▶ _Records from a dataset_
────────

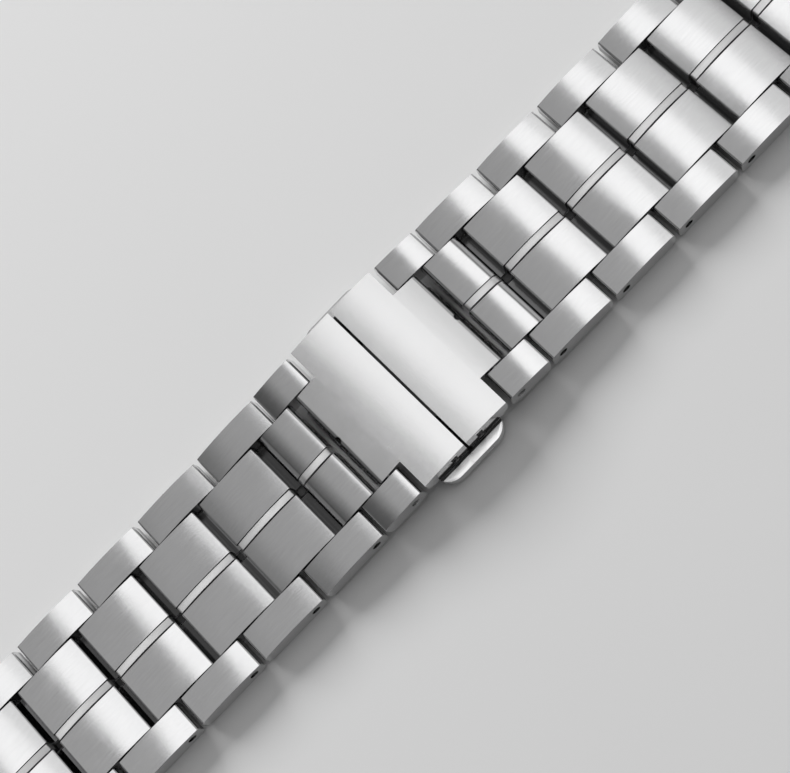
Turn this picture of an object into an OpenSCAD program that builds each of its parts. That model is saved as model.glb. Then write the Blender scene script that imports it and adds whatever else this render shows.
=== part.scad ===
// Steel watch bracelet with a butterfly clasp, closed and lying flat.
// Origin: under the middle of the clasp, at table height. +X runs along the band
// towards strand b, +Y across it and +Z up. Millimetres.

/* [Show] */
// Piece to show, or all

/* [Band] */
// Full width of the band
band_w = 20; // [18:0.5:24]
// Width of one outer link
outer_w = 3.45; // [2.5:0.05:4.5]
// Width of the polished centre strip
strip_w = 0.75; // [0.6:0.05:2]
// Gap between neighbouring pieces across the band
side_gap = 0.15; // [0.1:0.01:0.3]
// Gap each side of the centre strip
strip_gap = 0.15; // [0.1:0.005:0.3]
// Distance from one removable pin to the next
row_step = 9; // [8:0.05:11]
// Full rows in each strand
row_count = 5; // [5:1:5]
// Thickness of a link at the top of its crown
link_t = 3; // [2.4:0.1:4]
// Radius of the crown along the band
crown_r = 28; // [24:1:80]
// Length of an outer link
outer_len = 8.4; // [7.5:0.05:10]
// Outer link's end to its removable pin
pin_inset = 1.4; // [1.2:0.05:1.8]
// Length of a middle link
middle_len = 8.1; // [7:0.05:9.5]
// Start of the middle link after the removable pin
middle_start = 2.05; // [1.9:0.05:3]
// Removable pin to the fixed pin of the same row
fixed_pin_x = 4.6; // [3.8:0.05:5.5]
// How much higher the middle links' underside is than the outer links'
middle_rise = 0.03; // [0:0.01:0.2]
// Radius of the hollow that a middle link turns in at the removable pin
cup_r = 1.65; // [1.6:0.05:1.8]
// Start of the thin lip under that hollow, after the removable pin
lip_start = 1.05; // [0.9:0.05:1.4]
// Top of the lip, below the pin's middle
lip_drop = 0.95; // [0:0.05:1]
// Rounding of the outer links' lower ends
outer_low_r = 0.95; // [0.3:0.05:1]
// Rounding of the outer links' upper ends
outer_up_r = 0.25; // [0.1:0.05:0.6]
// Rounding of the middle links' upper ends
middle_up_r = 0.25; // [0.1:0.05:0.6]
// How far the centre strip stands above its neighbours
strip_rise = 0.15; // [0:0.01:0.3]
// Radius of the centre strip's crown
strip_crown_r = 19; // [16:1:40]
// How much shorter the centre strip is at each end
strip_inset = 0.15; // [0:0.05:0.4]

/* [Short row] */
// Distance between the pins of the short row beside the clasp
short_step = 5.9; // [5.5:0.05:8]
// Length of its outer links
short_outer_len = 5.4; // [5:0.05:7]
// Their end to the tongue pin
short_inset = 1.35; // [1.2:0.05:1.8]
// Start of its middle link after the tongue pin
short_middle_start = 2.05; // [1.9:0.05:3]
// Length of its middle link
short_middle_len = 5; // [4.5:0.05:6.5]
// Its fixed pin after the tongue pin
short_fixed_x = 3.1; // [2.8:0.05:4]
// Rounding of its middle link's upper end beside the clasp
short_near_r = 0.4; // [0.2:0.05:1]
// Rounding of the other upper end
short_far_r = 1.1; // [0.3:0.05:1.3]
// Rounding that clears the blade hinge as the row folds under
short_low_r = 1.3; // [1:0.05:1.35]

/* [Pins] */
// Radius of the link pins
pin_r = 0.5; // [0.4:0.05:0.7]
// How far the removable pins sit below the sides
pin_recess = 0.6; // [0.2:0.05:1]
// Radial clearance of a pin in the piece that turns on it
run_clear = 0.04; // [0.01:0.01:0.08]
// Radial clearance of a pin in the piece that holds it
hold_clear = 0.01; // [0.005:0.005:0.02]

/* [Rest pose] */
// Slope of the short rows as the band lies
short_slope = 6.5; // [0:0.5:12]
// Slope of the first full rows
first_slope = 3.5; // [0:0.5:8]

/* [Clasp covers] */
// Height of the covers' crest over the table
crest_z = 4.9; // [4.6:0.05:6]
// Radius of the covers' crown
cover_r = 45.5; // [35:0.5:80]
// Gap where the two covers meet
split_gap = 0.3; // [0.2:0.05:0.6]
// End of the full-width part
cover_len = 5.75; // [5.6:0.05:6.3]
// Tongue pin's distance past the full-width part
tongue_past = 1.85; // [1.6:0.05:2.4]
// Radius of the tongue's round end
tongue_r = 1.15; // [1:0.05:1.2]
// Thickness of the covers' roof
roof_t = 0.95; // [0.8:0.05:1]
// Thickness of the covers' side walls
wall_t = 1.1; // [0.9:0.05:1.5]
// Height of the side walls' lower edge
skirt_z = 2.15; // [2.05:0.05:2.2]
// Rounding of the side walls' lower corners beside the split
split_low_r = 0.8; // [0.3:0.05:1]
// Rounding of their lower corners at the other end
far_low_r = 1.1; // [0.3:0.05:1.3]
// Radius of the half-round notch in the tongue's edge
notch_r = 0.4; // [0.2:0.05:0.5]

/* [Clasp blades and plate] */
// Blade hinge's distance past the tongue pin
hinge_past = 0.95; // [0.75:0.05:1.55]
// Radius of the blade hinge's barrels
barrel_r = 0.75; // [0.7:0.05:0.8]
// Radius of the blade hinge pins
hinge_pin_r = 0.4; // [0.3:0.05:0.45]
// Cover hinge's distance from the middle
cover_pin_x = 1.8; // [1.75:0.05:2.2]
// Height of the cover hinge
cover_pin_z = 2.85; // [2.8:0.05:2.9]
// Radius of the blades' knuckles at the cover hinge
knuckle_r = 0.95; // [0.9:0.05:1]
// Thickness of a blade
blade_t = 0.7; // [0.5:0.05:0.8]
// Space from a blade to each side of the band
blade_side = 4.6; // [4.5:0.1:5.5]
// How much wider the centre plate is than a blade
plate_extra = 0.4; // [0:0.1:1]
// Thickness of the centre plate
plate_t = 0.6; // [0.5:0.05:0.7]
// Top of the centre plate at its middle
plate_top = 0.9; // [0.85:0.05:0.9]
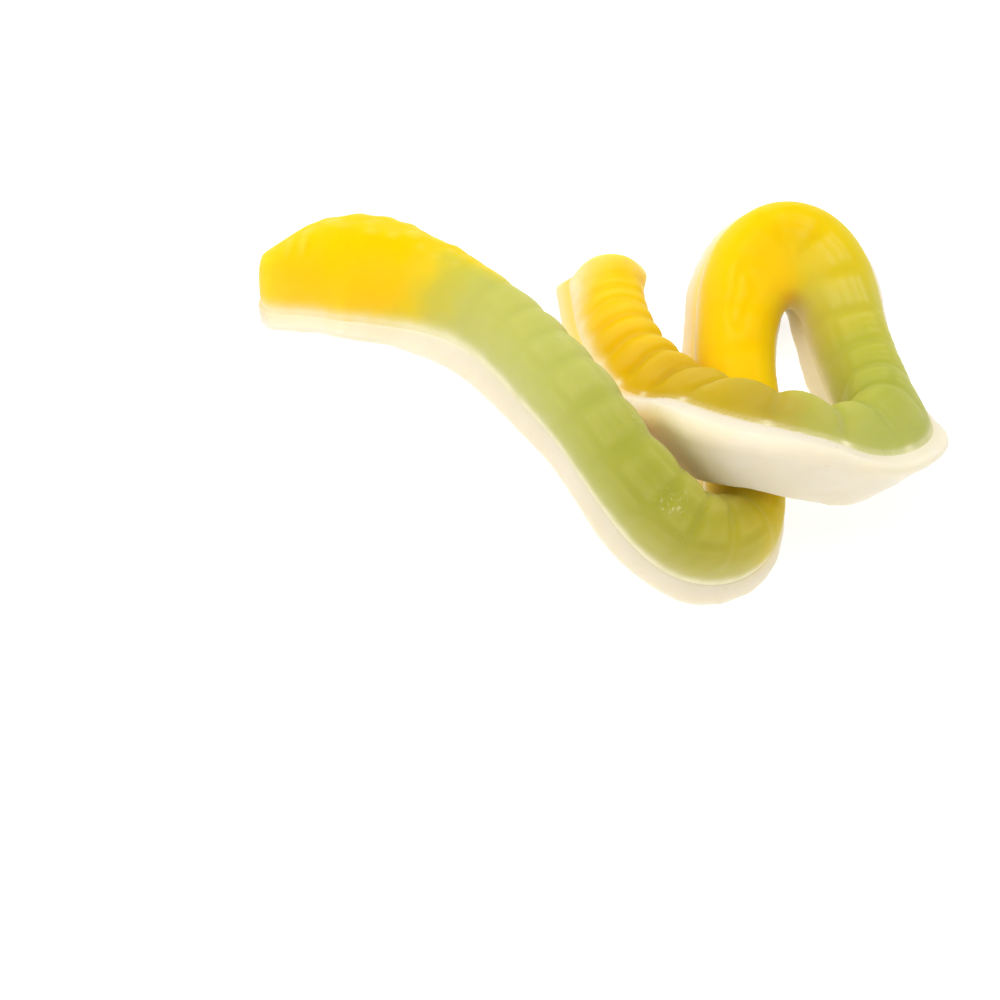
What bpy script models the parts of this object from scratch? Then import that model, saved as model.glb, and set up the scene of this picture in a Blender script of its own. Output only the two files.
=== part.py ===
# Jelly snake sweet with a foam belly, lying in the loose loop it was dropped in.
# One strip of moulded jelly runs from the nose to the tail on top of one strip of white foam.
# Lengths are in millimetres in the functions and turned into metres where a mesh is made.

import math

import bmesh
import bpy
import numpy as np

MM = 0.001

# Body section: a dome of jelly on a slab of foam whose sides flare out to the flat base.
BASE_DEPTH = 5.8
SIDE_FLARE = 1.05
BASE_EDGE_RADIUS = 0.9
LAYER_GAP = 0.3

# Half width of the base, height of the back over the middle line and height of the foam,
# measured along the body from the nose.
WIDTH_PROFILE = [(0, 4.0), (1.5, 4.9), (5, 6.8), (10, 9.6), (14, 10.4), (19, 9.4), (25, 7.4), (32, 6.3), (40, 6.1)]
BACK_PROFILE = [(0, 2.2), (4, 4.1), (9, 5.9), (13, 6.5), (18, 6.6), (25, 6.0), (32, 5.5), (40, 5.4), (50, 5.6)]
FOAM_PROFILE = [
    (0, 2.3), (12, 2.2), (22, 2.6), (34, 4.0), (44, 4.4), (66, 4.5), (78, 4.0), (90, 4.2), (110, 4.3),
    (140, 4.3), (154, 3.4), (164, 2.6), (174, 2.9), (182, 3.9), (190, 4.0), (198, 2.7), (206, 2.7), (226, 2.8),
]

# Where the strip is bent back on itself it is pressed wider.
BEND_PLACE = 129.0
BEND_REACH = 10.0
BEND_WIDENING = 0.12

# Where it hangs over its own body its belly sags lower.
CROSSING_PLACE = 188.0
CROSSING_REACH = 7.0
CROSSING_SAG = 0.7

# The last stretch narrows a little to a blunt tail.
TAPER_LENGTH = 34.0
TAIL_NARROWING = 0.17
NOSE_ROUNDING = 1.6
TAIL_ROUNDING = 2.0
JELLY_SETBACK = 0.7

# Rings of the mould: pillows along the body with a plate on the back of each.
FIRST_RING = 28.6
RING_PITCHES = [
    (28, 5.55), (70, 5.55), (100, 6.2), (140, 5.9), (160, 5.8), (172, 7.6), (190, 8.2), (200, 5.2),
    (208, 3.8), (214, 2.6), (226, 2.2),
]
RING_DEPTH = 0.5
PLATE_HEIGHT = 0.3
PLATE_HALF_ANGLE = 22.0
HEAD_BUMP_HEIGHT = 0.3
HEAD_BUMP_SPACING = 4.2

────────

▶ _Exercise prompt_
Quote exactly the opening line of the material above and every line after it, up to and including the line that contains "show, or all".

▶ _The solution_
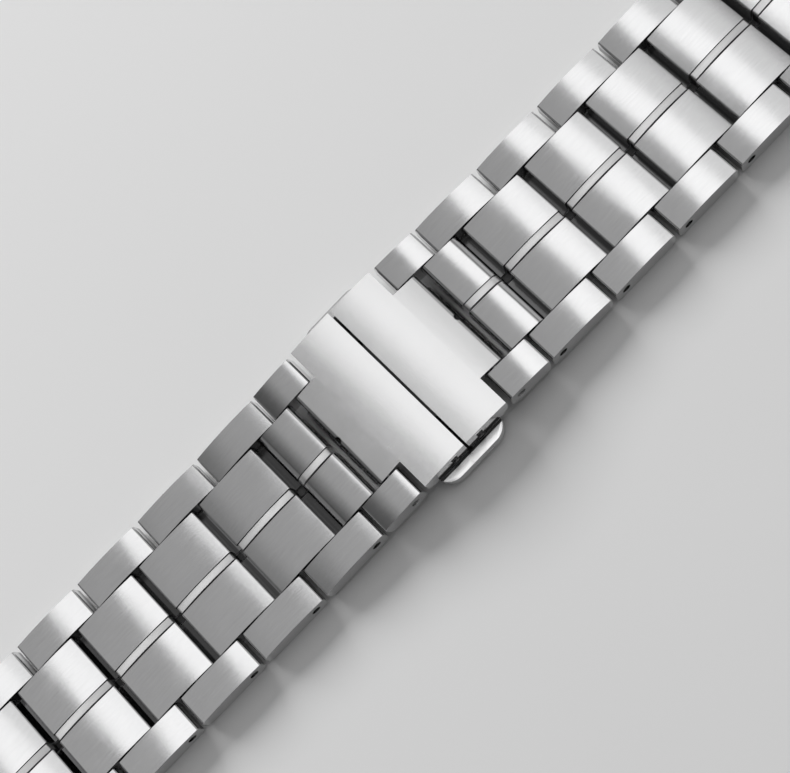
Turn this picture of an object into an OpenSCAD program that builds each of its parts. That model is saved as model.glb. Then write the Blender scene script that imports it and adds whatever else this render shows.
=== part.scad ===
// Steel watch bracelet with a butterfly clasp, closed and lying flat.
// Origin: under the middle of the clasp, at table height. +X runs along the band
// towards strand b, +Y across it and +Z up. Millimetres.

/* [Show] */
// Piece to show, or all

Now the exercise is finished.